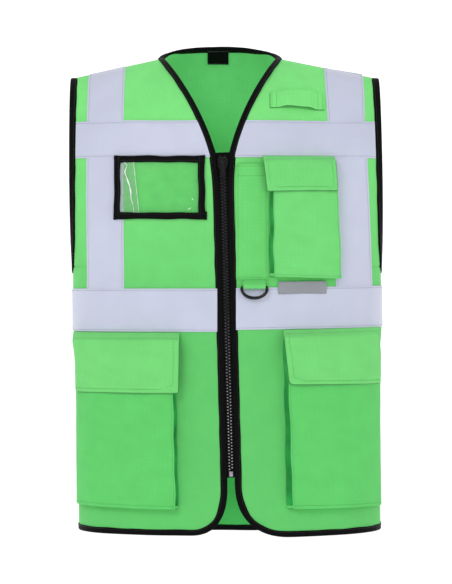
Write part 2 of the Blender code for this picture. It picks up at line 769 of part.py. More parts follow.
def build_mic_loop(green):
    x_from, x_to, z_top, z_bottom = 0.0574, 0.1290, -0.0520, -0.0730
    xs = arc_columns(True, (z_top + z_bottom) / 2, x_from, x_to, 14)
    top = []
    bottom = []
    for r in range(3):
        z = z_top + (z_bottom - z_top) * r / 2
        upper = []
        lower = []
        for x in xs:
            inside = min(x - x_from - 0.007, x_to - 0.007 - x) / 0.018
            lift = 0.0010 + 0.0125 * smooth(inside)
            upper.append(body(True, x, z, lift + 0.0008))
            lower.append(body(True, x, z, lift))
        top.append(upper)
        bottom.append(lower)
    sheet("mic_loop", top, bottom, green)


def build_chest_pockets(green, black, silver_grey, steel):
    pouch("phone_pocket_bag", True, (0.0560, 0.1500, -0.1500, -0.3060), (0.0160, 0.0160), green, 8, 3)
    pouch("pen_pocket", True, (0.0140, 0.0545, -0.1488, -0.3005), (0.0130, 0.0130), green, 4, 3)
    high = body(True, 0.0560, -0.1385, 0.0046 + 0.0005)
    end = body(True, 0.1430, -0.1385, 0.0046 + 0.0005)
    axis = hinge_empty("phone_flap_axis", (high + end) / 2)
    flap("phone_pocket_flap", (0.0520, 0.1490, -0.1380, -0.1850), (0.0200, 0.0200), green, 8, 0.002, axis)
    for name, lift, z, parent in (("phone_pocket_loop_strip", 0.0164, -0.1690, None),
                                  ("phone_pocket_hook_strip", 0.0182, -0.1690, axis)):
        grid = patch(True, 0.0850, 0.1170, z, z - 0.0100, 3, 1)
        laid(name, True, grid, lift, lift + 0.0009, black, parent=parent,
             origin=(0, 0, 0) if parent is None else parent.location)
    build_d_ring(black, green, steel)
    grid = patch(True, 0.0680, 0.1300, lambda s: -0.3085 + 0.0006 * s, lambda s: -0.3205 + 0.0006 * s, 4, 1)
    laid("side_label", True, grid, 0.0042, 0.0048, silver_grey)


def build_d_ring(black, green, steel):
    """A webbing tab folded round the straight bar of a D-ring."""
    bar_x = 0.0358
    bar_z = -0.3096
    bar_lift = 0.0078
    centre = body(True, bar_x, bar_z, bar_lift)
    # Side view of the tab: up the body, over the bar, round below it and back up behind.
    outer = [(-0.0030, 0.0080), (0.0006, 0.0080), (0.0034, 0.0050), (0.0036, 0.0), (0.0026, -0.0026),
             (0.0, -0.0036), (-0.0030, -0.0036)]
    inner = [(-0.0022, 0.0), (-0.0016, 0.0018), (0.0, 0.0026), (0.0018, 0.0019), (0.0026, 0.0),
             (0.0018, -0.0019), (0.0, -0.0026), (-0.0016, -0.0018)]
    built = bmesh.new()
    width = 0.0140
    loops = []
    for x in (bar_x - width, bar_x + width):
        y0 = body(True, bar_x, bar_z, bar_lift).y
        loops.append(([built.verts.new((x, y0 - out, bar_z + up)) for out, up in outer],
                      [built.verts.new((x, y0 - out, bar_z + up)) for out, up in inner]))
    for (o, i) in loops:
        edges = [built.edges.new((o[k], o[(k + 1) % len(o)])) for k in range(len(o))]
        edges += [built.edges.new((i[k], i[(k + 1) % len(i)])) for k in range(len(i))]
        bmesh.ops.triangle_fill(built, edges=edges, use_beauty=True)
    for a, b in ((loops[0][0], loops[1][0]), (loops[0][1], loops[1][1])):
        for k in range(len(a)):
            built.faces.new((a[k], a[(k + 1) % len(a)], b[(k + 1) % len(b)], b[k]))
    finish("d_ring_tab", built, green)
    half = 0.0165
    drop = 0.0155
    outline = [(-half, 0.0), (-half * 0.5, 0.0), (0.0, 0.0), (half * 0.5, 0.0), (half, 0.0)]
    for step in range(13):
        turn = math.pi * (step / 12)
        outline.append((half * math.cos(turn), -0.0035 - (drop - 0.0035) * math.sin(turn)))
    axis = hinge_empty("d_ring_axis", centre)
    ring_sweep("d_ring", centre, outline, 0.0019, 8, steel, axis)


def build_lower_pockets(green, black):
    for word, bag_corners, bag_rise, flap_corners, flap_lift in (
            ("right", (-0.1955, -0.0665, -0.3890, -0.5990), (0.0085, 0.0165),
             (-0.1965, -0.0645, -0.3725, -0.4500), (0.0126, 0.0214)),
            ("left", (0.0780, 0.2000, -0.3868, -0.6000), (0.0165, 0.0085),
             (0.0760, 0.2010, -0.3700, -0.4370), (0.0214, 0.0126))):
        pouch(word + "_pocket_bag", True, bag_corners, bag_rise, green, 11, 3)
        x_left, x_right, z_top, _ = flap_corners
        middle = body(True, (x_left + x_right) / 2, z_top, 0.0055)
        axis = hinge_empty(word + "_flap_axis", middle)
        flap(word + "_pocket_flap", flap_corners, flap_lift, green, 12, 0.010, axis)
        x_mid = (bag_corners[0] + bag_corners[1]) / 2
        share = 0.5
        lift = bag_rise[0] + (bag_rise[1] - bag_rise[0]) * share
        z = flap_corners[2] - 0.048
        for kind, above, parent in (("loop", lift + 0.0015, None), ("hook", lift + 0.0028, axis)):
            grid = patch(True, x_mid - 0.016, x_mid + 0.016, z, z - 0.010, 4, 1)
            laid(word + "_pocket_" + kind + "_strip", True, grid, above, above + 0.0008, black, parent=parent,
                 origin=(0, 0, 0) if parent is None else parent.location)


def build_neck_label(black):
    grid = patch(False, -0.0235, 0.0045, lambda s: 0.0105, lambda s: -0.0040, 3, 2)
    laid("neck_label", False, grid, -0.0030, -0.0024, black)


clear_scene()
looks = {
    "green": material("fluorescent_green_cloth", GREEN, 0.85),
    "deep": material("back_green_cloth", BACK_GREEN, 0.85),
    "silver": material("reflective_tape", SILVER, 0.5),
    "black": material("black_binding", BLACK, 0.7),
    "steel": material("black_plastic", (0.02, 0.02, 0.022), 0.25),
    "clear": material("clear_vinyl", (0.72, 0.80, 0.76), 0.08, 0.0, 0.25),
    "grey": material("grey_label_cloth", GREY, 0.6),
    "pin": material("grey_plastic", (0.35, 0.36, 0.42), 0.4),
}
build_panels(looks["green"], looks["deep"])
build_bindings(looks["black"])
build_tapes(looks["silver"])
build_zip(looks["black"], looks["pin"])
build_id_window(looks["black"], looks["clear"])
build_mic_loop(looks["green"])
build_chest_pockets(looks["green"], looks["black"], looks["grey"], looks["steel"])
build_lower_pockets(looks["green"], looks["black"])
build_neck_label(looks["black"])
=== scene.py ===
import bpy
import json
import math
import numpy as np
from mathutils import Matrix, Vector

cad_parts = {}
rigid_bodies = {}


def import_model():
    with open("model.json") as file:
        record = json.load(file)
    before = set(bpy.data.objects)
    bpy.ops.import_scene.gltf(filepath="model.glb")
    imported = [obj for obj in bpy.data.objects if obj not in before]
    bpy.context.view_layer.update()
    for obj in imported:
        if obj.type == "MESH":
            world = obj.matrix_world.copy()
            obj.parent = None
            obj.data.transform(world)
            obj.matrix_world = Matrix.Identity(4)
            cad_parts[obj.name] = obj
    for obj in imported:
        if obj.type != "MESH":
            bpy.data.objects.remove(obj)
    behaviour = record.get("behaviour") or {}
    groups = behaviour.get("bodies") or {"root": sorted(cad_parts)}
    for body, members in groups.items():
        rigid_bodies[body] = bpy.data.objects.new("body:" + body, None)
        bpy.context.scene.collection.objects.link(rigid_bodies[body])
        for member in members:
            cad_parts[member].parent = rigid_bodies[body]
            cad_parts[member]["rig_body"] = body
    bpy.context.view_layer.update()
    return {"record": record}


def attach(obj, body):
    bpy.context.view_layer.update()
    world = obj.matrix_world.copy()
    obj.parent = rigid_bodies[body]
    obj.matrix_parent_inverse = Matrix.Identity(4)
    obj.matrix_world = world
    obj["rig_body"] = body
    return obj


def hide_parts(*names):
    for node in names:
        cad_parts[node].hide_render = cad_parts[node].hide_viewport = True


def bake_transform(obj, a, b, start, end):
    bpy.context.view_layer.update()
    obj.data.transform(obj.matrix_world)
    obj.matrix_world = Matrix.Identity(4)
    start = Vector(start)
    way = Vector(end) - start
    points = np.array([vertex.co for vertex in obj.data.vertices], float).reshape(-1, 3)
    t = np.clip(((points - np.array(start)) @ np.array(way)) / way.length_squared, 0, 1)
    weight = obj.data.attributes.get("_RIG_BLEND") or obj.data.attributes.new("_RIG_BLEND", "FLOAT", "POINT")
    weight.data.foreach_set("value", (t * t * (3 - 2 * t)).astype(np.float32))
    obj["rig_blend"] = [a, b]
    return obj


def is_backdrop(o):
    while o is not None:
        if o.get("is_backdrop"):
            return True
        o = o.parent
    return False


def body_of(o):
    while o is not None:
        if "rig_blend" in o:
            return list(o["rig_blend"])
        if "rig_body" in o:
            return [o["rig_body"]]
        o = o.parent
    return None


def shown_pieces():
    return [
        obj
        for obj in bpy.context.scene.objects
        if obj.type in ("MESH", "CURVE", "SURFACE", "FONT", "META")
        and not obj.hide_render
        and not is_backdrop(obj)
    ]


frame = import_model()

RNG = np.random.default_rng(860)
MM = 0.001
SIDES = ((-1, "right"), (1, "left"))   # the wearer's right is at negative x

# ---------------------------------------------------------------- the body surface
# Metres. Pairs keyed 1 and -1: 1 is the front or the wearer's left, -1 the back or the wearer's right.
POWER = 2.6                            # of the superellipse that a level cut through the vest follows
HALF_WIDTH = 0.2085
ARMHOLE_EXTRA = 0.034                  # how much wider the surface is at the shoulders
SPREAD_HEIGHT = 0.14                   # over which it widens above the armpits
WAIST_TUCK = 0.0045
LEAN = 0.011                           # of the middle line, sideways per height
DEPTH = {1: 0.124, -1: 0.116}
SLOPE = {1: 0.19, -1: 0.12}            # height over which the shoulder turns down
NECK_X = -0.0095
NECK_HALF = 0.0775
NECK_RISE = 0.0205
NECK_SET_BACK = 0.0163
NECK_BOW = 0.0083                      # of the V neck's edges
SHOULDER_DROP = {-1: 0.028, 1: 0.0255}
SHOULDER_TIP = 0.2035
ARMHOLE_REACH = 0.208
ARMPIT_Z = -0.284
V_Z = -0.137                           # the foot of the V, where the zip starts
HEM_Z = -0.640
HEM_LIFT = {-1: 0.0025, 1: 0.0}
HEM_SWEEP = {-1: 0.001, 1: 0.0035}
BACK_HEM_Z = -0.649
BACK_HEM_SWEEP = 0.0122
CORNER = {-1: (0.048, 0.062), 1: (0.075, 0.075)}   # width and height of the fronts' cut-away corners
CORNER_POWER = 2.4
ZIP_TOP_X = -0.0060
ZIP_BOTTOM_X = 0.0053
ZIP_BOTTOM_Z = -0.560
EDGE_GAP = 0.0058                      # from the zip's middle to each front's edge
V_GAP = 0.0090                         # the same at the foot of the V
WAIST_TOP = -0.3125
WAIST_BOTTOM = -0.3695
CHEST_TOP = -0.0905
CHEST_BOTTOM = -0.1395
SOFT_LIFT = {1: 1.3 * MM, -1: 2.6 * MM}
FLUTE_LIFT = {1: 1.0 * MM, -1: 2.2 * MM}
FLUTE_PITCH = 0.085


def smooth(t):
    """A soft step from 0 to 1."""
    t = np.clip(t, 0.0, 1.0)
    return t * t * (3 - 2 * t)


def bump(d, width):
    """A soft hill, 1 high, at d = 0."""
    return np.exp(-(d / width) ** 2)


def unit(vectors):
    return vectors / np.linalg.norm(vectors, axis=-1, keepdims=True)


def level(value):
    """A height that is the same all along."""
    return lambda t: value + 0 * t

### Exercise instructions
Only the lines from the opening of the material through the line with "top, bottom, green)" should be echoed, exactly as written.

### Reply
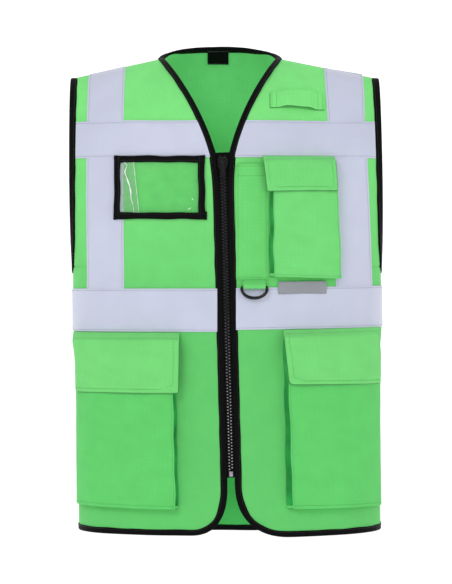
Write part 2 of the Blender code for this picture. It picks up at line 769 of part.py. More parts follow.
def build_mic_loop(green):
    x_from, x_to, z_top, z_bottom = 0.0574, 0.1290, -0.0520, -0.0730
    xs = arc_columns(True, (z_top + z_bottom) / 2, x_from, x_to, 14)
    top = []
    bottom = []
    for r in range(3):
        z = z_top + (z_bottom - z_top) * r / 2
        upper = []
        lower = []
        for x in xs:
            inside = min(x - x_from - 0.007, x_to - 0.007 - x) / 0.018
            lift = 0.0010 + 0.0125 * smooth(inside)
            upper.append(body(True, x, z, lift + 0.0008))
            lower.append(body(True, x, z, lift))
        top.append(upper)
        bottom.append(lower)
    sheet("mic_loop", top, bottom, green)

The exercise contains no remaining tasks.